Don Alan Masterton, 70, passed away May 26, 2010, in St. Philip, Barbados, West Indies. He was the son of Dr. Edward Lincoln Masterton and Sarah Elizabeth (Glick) Masterton and was born in Chicago where he grew up on the South Side of the city.
Don attended Knox College then proceeded to Southern Illinois University where he graduated in 1952. It was at SIU in Carbondale where he discovered what would become a lifelong love for architecture and design. Upon graduating from IIT in 1954 with his master in design, Don began his teaching career at the University of Illinois at Chicago. He then became an associate professor of art and architecture at the University of Illinois Chicago Campus. In the early sixties, the College of Design recruited him to Raleigh where he moved his family and became Head of the Product Design Department. Don continued with the department until he left in 1973 to pursue other opportunities including working and designing for Hood Yacht Systems in Marble Head, MA.

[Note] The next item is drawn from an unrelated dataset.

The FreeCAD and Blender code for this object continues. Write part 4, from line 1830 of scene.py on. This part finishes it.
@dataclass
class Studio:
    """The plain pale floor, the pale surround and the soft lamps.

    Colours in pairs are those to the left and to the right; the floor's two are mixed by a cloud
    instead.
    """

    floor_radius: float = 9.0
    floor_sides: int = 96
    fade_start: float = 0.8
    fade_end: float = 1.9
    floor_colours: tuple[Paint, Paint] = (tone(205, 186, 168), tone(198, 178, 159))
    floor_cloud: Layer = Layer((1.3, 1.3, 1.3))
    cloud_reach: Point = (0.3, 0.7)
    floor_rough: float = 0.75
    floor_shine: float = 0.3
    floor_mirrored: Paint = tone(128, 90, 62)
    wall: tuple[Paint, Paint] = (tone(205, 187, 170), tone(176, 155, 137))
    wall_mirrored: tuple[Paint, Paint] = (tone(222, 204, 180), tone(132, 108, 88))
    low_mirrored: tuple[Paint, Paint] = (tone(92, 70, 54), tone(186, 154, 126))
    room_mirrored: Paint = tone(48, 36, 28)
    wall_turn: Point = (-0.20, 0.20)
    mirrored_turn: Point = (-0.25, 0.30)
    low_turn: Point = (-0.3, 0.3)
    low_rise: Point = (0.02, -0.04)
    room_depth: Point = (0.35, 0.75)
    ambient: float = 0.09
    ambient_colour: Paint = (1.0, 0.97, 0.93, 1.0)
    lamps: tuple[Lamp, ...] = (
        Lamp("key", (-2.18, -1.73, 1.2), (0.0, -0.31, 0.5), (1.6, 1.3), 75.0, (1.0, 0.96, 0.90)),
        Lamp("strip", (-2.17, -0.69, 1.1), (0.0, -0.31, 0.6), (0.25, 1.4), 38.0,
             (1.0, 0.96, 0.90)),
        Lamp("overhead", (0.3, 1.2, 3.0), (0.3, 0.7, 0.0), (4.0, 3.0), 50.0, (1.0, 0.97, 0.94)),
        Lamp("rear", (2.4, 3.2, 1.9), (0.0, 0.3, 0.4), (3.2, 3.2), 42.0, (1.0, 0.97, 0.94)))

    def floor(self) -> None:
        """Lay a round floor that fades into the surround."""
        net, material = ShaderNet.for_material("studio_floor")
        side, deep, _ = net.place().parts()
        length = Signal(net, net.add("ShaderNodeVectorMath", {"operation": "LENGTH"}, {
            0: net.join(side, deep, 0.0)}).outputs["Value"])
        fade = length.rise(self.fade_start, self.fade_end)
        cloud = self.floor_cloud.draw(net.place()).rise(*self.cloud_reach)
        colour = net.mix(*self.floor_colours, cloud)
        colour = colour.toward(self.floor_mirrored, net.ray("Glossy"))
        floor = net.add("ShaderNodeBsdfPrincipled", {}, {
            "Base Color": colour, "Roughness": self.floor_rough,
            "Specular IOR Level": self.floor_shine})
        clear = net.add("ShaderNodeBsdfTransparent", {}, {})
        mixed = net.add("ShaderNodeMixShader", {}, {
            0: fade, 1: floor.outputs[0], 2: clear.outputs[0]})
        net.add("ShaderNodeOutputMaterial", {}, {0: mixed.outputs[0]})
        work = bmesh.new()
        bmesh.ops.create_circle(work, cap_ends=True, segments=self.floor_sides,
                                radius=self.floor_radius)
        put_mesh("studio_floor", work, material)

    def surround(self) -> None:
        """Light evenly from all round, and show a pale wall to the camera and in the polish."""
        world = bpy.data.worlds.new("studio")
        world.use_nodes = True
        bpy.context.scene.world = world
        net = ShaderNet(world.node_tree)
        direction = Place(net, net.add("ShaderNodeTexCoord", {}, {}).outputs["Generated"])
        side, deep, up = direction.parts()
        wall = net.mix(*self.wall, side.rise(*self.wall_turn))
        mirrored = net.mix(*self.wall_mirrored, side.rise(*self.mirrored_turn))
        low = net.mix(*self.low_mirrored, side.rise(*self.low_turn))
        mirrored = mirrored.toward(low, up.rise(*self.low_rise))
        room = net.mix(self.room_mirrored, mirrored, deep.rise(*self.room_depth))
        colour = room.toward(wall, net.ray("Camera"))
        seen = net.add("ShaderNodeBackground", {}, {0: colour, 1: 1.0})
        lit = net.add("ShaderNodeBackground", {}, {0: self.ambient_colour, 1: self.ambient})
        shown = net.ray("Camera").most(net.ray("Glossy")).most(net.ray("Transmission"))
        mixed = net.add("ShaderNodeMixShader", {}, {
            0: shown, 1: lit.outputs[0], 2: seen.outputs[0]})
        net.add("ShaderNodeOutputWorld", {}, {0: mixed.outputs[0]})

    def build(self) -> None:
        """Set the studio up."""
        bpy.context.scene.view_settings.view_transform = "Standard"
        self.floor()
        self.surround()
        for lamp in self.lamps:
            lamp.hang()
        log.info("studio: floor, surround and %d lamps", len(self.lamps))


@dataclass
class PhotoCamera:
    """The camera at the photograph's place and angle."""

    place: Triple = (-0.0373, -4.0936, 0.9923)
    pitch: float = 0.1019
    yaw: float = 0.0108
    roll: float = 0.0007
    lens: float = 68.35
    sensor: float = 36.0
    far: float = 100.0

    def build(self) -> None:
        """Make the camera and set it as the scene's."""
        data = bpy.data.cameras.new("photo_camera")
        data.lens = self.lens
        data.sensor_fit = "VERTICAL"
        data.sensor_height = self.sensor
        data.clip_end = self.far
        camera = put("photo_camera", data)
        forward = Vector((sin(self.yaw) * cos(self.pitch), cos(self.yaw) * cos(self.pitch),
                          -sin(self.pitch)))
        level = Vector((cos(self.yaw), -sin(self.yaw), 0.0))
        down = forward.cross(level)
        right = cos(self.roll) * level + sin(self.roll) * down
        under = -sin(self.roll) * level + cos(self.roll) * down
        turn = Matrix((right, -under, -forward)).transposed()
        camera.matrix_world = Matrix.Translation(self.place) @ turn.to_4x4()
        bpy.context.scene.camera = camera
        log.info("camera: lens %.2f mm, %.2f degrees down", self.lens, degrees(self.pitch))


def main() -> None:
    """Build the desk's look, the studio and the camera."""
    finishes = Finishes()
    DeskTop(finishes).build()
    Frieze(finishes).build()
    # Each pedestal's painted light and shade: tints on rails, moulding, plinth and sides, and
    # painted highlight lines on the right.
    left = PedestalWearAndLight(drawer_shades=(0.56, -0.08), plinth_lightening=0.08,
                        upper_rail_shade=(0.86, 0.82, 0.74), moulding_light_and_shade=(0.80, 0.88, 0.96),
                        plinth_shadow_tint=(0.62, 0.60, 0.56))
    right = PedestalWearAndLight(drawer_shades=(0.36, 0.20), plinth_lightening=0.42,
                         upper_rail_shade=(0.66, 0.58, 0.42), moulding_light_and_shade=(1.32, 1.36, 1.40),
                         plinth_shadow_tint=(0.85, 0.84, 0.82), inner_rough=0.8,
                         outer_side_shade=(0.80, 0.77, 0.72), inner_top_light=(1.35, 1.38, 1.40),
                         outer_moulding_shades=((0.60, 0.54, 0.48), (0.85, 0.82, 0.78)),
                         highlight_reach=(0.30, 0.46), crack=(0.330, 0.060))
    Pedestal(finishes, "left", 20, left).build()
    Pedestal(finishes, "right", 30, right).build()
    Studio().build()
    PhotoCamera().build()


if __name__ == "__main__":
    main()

Don had an unbounded enthusiasm in many other areas as diverse as pottery, jewelry making, Arabian horses and music. He was an accomplished musician having mastered multiple instruments which included flute, upright bass guitar and piano. Loving many genres of music including jazz, Mr. Masterton played with some of the greats including Nat King Cole and Buddy Guy, among others.
In addition, he had lifetime affinity and love for the sea. Don was an avid sailor and enjoyed racing sailboats all over the world. He sailed his wooden ketch Josepha from Marble Head, MA thousands of miles into and around the Caribbean. Respect for nature was always a constant consideration to Don and was reflected in his architecture, specifically in homes. Many of his houses were designed to help integrate the structures into the environment.
Don will always be remembered as an inspirational teacher and mentor, whose passion for design and architecture was reflected in the accomplishments of his many students. Don was preceded in death by his parents, his wife, Mary Jane Masterton, and his brother, Dr. R. Bruce Masterton.
Tadao “Tad” Takano, 83, a visiting graphic design professor at the College from 1974-1975, died May 22, 2010, in Chicago, where he was a longtime professor at the University of Illinois at Chicago. Takano developed “cyberlithography,” which utilized a computer-controlled machine to expose small portions of photographic paper until patterns emerged.